Comprehension hurts. At least it does when I try hard enough to obtain comprehension. It's like my mind struggles to wrap entirely around a subject. I start battling all other possibilities and questioning whether or not I really comprehended the subject, or if it is even possible to get it. I prefer a "eureka" moment when I suddenly understand and it all makes sense in a natural and exciting way. It's much less exhausting than striving toward comprehension. I'm not saying I don't strive, because some things I want to get. If it's important enough to me I'll strive. But studying just because I know it's good for me. Makes me want to go take a nap just thinking about it.

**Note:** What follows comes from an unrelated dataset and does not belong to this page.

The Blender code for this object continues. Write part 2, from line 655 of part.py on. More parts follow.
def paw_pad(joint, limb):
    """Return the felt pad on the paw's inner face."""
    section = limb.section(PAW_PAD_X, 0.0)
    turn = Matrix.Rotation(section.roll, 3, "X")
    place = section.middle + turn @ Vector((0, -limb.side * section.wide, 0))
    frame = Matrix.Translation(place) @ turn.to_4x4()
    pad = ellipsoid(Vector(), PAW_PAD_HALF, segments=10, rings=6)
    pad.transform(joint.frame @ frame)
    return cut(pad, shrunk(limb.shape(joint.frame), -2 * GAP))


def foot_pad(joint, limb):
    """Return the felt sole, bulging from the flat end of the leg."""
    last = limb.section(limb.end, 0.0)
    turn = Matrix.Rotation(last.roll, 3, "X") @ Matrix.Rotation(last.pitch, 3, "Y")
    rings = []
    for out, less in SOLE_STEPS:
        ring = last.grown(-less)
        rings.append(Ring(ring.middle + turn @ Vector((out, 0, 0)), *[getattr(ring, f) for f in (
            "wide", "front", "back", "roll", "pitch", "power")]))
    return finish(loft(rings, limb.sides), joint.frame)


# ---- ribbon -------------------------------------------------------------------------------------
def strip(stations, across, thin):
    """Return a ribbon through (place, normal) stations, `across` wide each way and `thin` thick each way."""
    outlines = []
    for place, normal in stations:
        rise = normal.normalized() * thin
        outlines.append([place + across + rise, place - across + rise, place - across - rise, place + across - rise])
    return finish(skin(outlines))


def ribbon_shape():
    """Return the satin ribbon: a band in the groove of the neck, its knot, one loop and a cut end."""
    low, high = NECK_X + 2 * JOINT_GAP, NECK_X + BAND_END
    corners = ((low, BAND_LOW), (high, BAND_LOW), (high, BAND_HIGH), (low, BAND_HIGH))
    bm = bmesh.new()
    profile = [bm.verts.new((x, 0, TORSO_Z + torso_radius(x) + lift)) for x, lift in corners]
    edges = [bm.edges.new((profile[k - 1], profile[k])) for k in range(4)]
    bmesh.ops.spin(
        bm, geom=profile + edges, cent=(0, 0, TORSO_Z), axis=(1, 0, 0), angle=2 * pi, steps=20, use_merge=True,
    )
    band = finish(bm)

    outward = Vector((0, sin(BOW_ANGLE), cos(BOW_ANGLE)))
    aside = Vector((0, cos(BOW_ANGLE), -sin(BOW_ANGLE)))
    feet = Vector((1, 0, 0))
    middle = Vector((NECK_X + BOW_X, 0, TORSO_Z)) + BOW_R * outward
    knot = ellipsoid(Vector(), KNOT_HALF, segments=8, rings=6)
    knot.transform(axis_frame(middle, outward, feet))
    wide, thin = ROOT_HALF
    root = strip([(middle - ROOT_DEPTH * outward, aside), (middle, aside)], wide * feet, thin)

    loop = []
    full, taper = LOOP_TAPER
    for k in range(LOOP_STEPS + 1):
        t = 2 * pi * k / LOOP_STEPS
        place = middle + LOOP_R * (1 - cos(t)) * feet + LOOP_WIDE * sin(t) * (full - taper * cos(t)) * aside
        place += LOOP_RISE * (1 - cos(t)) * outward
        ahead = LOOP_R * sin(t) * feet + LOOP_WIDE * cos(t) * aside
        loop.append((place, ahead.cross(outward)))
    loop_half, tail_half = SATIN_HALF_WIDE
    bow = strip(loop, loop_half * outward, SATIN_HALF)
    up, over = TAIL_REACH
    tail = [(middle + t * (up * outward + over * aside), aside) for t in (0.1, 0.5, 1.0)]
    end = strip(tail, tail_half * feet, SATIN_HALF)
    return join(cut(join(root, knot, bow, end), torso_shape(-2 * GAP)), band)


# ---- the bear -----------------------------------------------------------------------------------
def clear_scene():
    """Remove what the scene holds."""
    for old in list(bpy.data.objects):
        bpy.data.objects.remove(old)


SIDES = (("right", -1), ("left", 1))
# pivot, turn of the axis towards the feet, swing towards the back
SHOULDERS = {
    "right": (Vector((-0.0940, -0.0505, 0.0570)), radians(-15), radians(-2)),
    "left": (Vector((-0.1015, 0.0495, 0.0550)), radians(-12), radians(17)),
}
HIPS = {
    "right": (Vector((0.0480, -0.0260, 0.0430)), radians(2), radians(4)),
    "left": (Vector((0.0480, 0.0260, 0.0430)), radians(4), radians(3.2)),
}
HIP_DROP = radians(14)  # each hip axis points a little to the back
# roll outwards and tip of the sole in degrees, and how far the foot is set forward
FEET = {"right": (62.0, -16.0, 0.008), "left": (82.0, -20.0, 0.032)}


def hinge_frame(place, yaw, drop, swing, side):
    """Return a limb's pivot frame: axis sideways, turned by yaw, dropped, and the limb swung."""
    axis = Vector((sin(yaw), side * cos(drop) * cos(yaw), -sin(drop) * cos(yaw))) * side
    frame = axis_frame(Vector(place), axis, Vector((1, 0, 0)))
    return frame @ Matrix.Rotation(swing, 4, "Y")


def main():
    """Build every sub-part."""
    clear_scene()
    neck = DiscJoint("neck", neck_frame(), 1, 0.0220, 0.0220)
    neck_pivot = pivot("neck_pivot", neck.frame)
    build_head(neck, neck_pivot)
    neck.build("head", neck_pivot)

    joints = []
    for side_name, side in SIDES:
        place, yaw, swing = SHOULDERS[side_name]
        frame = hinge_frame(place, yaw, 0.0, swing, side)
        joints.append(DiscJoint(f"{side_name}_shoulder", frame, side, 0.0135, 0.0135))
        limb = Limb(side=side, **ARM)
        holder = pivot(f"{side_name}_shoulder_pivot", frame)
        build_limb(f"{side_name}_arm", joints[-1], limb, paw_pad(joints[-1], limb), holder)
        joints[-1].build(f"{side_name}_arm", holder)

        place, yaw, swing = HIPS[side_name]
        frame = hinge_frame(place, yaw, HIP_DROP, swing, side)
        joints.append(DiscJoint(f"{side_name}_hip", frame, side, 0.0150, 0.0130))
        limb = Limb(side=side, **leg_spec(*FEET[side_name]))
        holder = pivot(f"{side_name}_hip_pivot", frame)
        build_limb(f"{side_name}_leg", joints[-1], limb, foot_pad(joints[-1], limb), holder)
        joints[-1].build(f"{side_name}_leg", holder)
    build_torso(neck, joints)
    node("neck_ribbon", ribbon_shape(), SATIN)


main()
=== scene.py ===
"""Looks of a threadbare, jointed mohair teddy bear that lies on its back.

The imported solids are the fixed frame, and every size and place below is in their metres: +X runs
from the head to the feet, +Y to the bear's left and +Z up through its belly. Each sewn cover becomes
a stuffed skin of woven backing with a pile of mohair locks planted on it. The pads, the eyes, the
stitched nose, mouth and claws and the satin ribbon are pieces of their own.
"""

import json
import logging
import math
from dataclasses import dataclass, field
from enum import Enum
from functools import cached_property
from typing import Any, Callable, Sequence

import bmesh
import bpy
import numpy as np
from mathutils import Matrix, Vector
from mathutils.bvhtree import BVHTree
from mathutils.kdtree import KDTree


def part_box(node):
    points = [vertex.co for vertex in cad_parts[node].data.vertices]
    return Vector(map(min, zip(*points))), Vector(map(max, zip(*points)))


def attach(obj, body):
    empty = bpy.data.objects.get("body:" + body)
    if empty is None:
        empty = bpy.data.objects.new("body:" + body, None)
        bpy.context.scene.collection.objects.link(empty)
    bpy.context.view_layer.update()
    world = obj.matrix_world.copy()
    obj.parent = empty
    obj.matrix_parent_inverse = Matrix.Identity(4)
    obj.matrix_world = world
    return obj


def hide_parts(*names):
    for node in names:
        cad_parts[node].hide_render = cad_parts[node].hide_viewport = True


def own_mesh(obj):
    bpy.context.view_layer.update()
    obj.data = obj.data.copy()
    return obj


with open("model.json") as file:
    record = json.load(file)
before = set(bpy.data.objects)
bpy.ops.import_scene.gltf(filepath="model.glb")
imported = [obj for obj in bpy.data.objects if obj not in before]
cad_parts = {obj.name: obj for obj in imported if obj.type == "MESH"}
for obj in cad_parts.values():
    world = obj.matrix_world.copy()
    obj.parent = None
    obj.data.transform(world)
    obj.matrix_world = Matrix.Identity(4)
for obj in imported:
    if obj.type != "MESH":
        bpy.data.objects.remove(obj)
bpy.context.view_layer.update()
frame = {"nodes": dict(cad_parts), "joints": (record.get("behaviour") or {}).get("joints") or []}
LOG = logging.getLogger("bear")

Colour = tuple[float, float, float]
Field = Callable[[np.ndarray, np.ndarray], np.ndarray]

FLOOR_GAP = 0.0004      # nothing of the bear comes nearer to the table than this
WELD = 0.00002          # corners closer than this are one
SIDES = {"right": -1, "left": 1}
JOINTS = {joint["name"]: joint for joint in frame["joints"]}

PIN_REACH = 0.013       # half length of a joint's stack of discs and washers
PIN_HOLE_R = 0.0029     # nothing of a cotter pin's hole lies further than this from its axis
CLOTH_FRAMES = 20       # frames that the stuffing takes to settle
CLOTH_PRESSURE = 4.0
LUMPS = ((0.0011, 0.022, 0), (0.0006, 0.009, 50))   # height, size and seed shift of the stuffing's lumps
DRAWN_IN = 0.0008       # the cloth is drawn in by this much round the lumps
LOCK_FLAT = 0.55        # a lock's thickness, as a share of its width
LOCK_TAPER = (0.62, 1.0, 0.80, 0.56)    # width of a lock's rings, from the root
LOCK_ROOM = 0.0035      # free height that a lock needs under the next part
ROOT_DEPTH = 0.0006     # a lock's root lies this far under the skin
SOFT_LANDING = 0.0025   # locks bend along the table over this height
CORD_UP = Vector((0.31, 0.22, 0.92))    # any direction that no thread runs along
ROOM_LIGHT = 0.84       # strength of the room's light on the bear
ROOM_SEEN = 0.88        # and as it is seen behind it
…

So I guess the habit that needs broken is laziness. I don't mind admitting that. Because if I can stare laziness in the face and see how ugly and broken it can make a situation, then I'll stand a chance of conquering this habit. Get thee behind me!

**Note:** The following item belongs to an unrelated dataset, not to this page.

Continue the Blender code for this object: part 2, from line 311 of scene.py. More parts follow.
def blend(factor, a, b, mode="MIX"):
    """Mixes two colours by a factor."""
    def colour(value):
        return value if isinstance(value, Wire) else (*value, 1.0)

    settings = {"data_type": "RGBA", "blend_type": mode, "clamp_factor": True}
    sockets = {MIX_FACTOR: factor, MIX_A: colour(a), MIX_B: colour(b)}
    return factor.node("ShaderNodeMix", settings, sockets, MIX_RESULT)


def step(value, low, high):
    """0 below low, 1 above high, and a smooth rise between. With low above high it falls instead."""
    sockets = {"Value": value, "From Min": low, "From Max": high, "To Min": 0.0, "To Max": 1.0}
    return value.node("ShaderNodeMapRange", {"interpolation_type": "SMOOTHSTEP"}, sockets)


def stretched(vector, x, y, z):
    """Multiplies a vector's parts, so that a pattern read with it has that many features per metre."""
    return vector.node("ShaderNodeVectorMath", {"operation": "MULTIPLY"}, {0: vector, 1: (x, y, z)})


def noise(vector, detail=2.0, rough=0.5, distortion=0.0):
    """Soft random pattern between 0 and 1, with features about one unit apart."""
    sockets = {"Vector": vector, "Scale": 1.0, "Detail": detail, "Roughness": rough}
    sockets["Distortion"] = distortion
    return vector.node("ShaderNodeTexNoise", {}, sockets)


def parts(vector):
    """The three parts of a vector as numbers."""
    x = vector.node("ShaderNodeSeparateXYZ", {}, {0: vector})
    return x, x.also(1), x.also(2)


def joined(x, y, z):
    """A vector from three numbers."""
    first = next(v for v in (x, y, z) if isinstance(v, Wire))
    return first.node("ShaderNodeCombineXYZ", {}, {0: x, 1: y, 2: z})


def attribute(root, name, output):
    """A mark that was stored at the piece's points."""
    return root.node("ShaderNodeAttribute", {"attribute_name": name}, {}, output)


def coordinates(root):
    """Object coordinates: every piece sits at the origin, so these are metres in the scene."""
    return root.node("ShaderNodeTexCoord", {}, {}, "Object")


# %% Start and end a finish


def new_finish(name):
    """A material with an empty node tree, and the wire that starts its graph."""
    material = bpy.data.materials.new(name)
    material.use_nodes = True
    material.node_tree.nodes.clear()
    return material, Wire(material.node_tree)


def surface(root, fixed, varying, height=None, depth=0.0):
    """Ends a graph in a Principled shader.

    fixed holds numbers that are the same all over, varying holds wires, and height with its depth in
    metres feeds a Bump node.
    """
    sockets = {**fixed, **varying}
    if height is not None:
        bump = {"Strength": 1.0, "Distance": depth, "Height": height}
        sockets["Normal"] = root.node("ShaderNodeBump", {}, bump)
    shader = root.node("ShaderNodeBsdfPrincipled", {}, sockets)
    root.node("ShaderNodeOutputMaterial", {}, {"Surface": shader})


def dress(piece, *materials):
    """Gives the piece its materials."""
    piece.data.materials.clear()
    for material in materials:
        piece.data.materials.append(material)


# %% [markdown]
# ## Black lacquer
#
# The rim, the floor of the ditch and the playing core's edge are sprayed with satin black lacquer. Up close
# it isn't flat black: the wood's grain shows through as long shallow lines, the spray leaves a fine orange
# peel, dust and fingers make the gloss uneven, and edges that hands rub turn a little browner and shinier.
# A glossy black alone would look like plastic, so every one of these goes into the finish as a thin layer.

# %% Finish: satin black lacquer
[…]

The book of James better be at least somewhat exciting. I can't remember if it is...

Saturday, March 19, 2011

Prayer | Days 33-41

My coworker shared this poem with my department on Tuesday that seemed to go along well with this blog and what I'm learning/working on. I can't forget why I'm on this journey in the first place. It isn't so I fully understand the disciplines and perfect them. I just want to deny my self-serving and unhealthy habits that only push me away from God.

I'd like to end the prayer section of this blog reflecting on a few key points I've learned about prayer.


  • Foster advises to not make prayer complicated but to come to the Lord as a child to her Father in honesty and humility. Seeing prayer this way gives me peace.
  • Pray for others. All the time. God's compassion in us drives us in prayer. Foster says if we dread praying for someone then don't. He will give the assignment to someone else with compassion for the person or circumstance. We are not necessarily called to pray for every thing that is before us that needs prayer. I recently felt an overwhelming amount of emotion when reconnecting with an old friend and looking through her online photos. I felt so much a desire to pray for her, so I did. When I shared this with her in an email she messaged me back with a piece of wisdom I have never heard: "Let the emotions flow like tears. Intercession doesn't always mean there is a great need to address but it also means there is a great and deep communion to be had."
  • What she said is exactly what I had been realizing about prayer. Prayer is communion. It changes lives and circumstances, but mostly it changes us because we are in communion with our heavenly Father.

Friday, March 11, 2011

Prayer | Days 19-32

I am slow to put my goals into practice. I am slow to accomplish items on any to-do list unless it is easy or quick. That being said, I've barely scratched the surface of my goals listed in the last blog (I at least have a prayer box now) and feel like I've only dipped a toe in the ocean of disciplined prayer. I might take Richard Foster's suggestion of reading a whole other book on prayer because there is too much to fit into his one chapter. Perhaps I should do my own Scriptural study on prayer. Honestly, I don't really want to and it seems kind of silly to some extent.

I guess what bugs me about the exploration of prayer (whether my own exploration or someone else's) is that it can turn into such an intense separate subject that it detracts from the key message/goal which is God Himself. I don't want to study prayer. I want to draw closer to God and know Him more. Prayer is just a way of doing that and seems simple enough without having to study it, for crying out loud. Jesus' example of prayer is so perfectly simple and all encompassing ("Our Father who art in heaven..."). Yet, He spoke with God so regularly I would hardly call it prayer. I would call it communion. Is that what prayer is? Then why is it important for me to make prayer a distinct discipline when it should be a common integrated part of my life? In my mind, prayer should not even be a word. Communion makes most sense. It's what takes place when two come together and converse. A lack of conversation is almost impossible with my husband on a daily basis. So shouldn't a lack of conversation be almost impossible with the God who lives inside me? The times when I lack conversation with my husband is when we are on bad terms with one another. We don't desire to be with one another when we've hurt or misunderstood each other. Thankfully God does not do wrong or misunderstand me. It's a one-sided issue when there is an issue. Which means I have the ability to draw near again to him when I confess and submit. And if confession and submission are daily then I stay in communion.

Communion. When I think of prayer in this way, I desire it. I see God sitting with me as I thank Him for the meal. I feel His arm around me when I cry in despair for a hurt loved one. I see Him nod in understanding when I'm frustrated with violence and injustice.

God, I long to experience communion with you all day every day. Help me to never face an hour without speaking and listening to you. You ARE near. I just sometimes forget You're with me and walk away from You. Please help me remember. Brand Yourself on my heart so I know forever I'm Yours.
 __________________

A side note: I unplugged our TV for Lent. My days feel suddenly longer and I'm playing with more toys and reading more books and washing more dishes. :)


Another side note: I think I've made small forward steps in my communion with God. I'm asking for guidance more before I pray. I love the practice of listening to Him before jumping into prayer.